6. NP: "depois da vigência oficiosa do acordo (que não é oficial em país algum) continuaram a ser produzidos dois documentos, um para Portugal e outro para o Brasil. África, como de costume, continua arredada destes malabarismos.". O AO90 está em vigor em Portugal e no Brasil. Mas não só: todos os países da CPLP já o ratificaram, com exceção para Angola, que preferiu, e bem, aprofundar e estabilizar o seu Vocabulário Ortográfico - na prática, a grande contribuição de cada um dos países para este Acordo. Em Moçambique, o sétimo país da CPLP a ratificar, em 2012, houve mesmo uma declaração dos escritores nativos a saudar a decisão política. Se está ratificado pelos estados é oficial.

7. NP: "Ora devíamos, isso sim, estar a trabalhar no sentido de reconhecer (e aceitar como naturais) as diferenças na evolução do léxico, do vocabulário e das estruturações frásicas nos vários países onde o português é língua oficial, mas também de consignar tais diferenças (vocais ou gráficas) como património comum, em lugar de as escondermos como se fossem “aleijões” da língua e indesejáveis “impurezas”. " Caro NP, aqui entrou definitivamente fora de mão. O "atraso" que tem sido apontado à implementação plena do AO90, resulta precisamente desse trabalho. O Vocabulário Ortográfico Comum é apenas a base, mas nunca como hoje se trabalhou sobre esses aspetos da língua. E volto a relembrar que nenhum deles (léxico, semântica e sintaxe) diz respeito ao AO90. Nenhum.

8. NP: "tem estado arredado do trabalho dos bonzos das academias". Escuso-me a comentar quando a verborreia deriva para a boçalidade. Qual o propósito de chamar bonzo aos académicos? Já agora, bonzo vem do japonês bózu, «religioso ordinário ou ignorante», o que mostra que não é difícil alterar a escrita em função da fala...

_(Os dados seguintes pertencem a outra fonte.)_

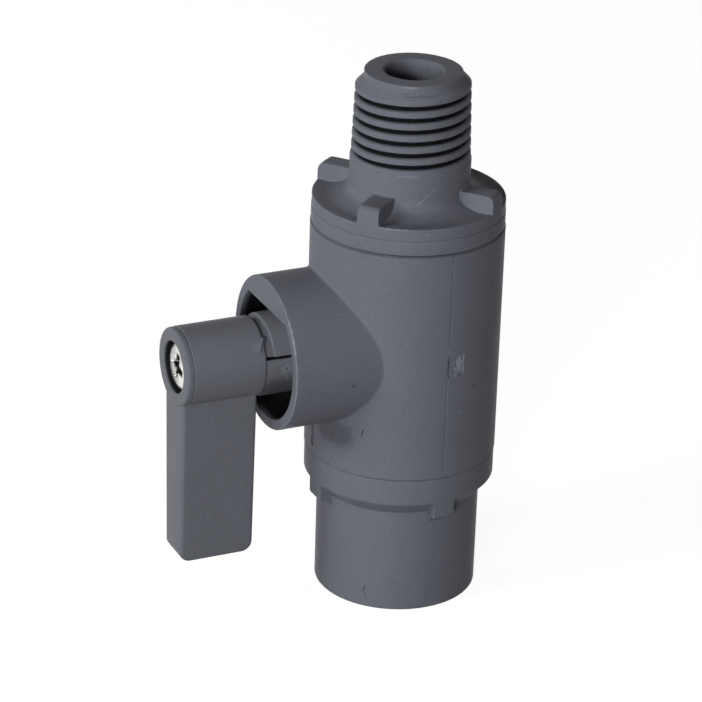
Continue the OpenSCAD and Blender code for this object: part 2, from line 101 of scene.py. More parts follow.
def node(tree, kind, sockets=(), **settings):
    """A shader node with its settings, each input set to a value or wired to a socket."""
    made = tree.nodes.new(kind)
    for name, value in settings.items():
        setattr(made, name, value)
    for name, value in dict(sockets).items():
        if isinstance(value, bpy.types.NodeSocket):
            tree.links.new(value, made.inputs[name])
        else:
            made.inputs[name].default_value = value
    return made


def maths(tree, operation, *values):
    """The result of a sum or a comparison of numbers."""
    return node(tree, "ShaderNodeMath", enumerate(values), operation=operation).outputs[0]


def ramp(tree, value, low=0.0, high=1.0, to_low=0.0, to_high=1.0):
    """A value carried evenly from one range to another, and held at its ends."""
    return node(tree, "ShaderNodeMapRange", {
        "Value": value, "From Min": low, "From Max": high,
        "To Min": to_low, "To Max": to_high}).outputs["Result"]


def blank_material(name):
    """A new material with no nodes in it, and its node tree."""
    material = bpy.data.materials.new(name)
    material.use_nodes = True
    material.node_tree.nodes.clear()
    return material, material.node_tree


def seen_directly(tree):
    """1 for a ray from the camera, off a glossy surface or through glass, otherwise 0."""
    path = node(tree, "ShaderNodeLightPath").outputs
    either = maths(tree, "MAXIMUM", path["Is Camera Ray"], path["Is Glossy Ray"])
    return maths(tree, "MAXIMUM", either, path["Is Transmission Ray"])


def white_surroundings(ambient=0.04):
    """White where it is seen, and a weak even light on everything else."""
    world = bpy.data.worlds.new("white_surroundings")
    bpy.context.scene.world = world
    world.use_nodes = True
    tree = world.node_tree
    tree.nodes.clear()
    glow = node(tree, "ShaderNodeBackground", {
        "Color": (1, 1, 1, 1), "Strength": ramp(tree, seen_directly(tree), to_low=ambient)})
    node(tree, "ShaderNodeOutputWorld", {"Surface": glow.outputs["Background"]})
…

Por fim, que a conversa já vai longa, confirmar que sim, que a língua tem muitas variedades, mas que isso não significa que para escrever a mesma palavra, se a ela corresponder um som mais ou menos único no espaço lusófono, se não use uma mesma forma ortográfica. Dizer que isto é retirar-lhe liberdade e diversidade é não perceber que na sua liberdade e diversidade, o português nos deu um Mia Couto (que, aliás, saudou também a ratificação do AO90 no seu país) ou um Herberto Hélder ou um Saramago. E o que tem isso a ver com o AO90? Nada.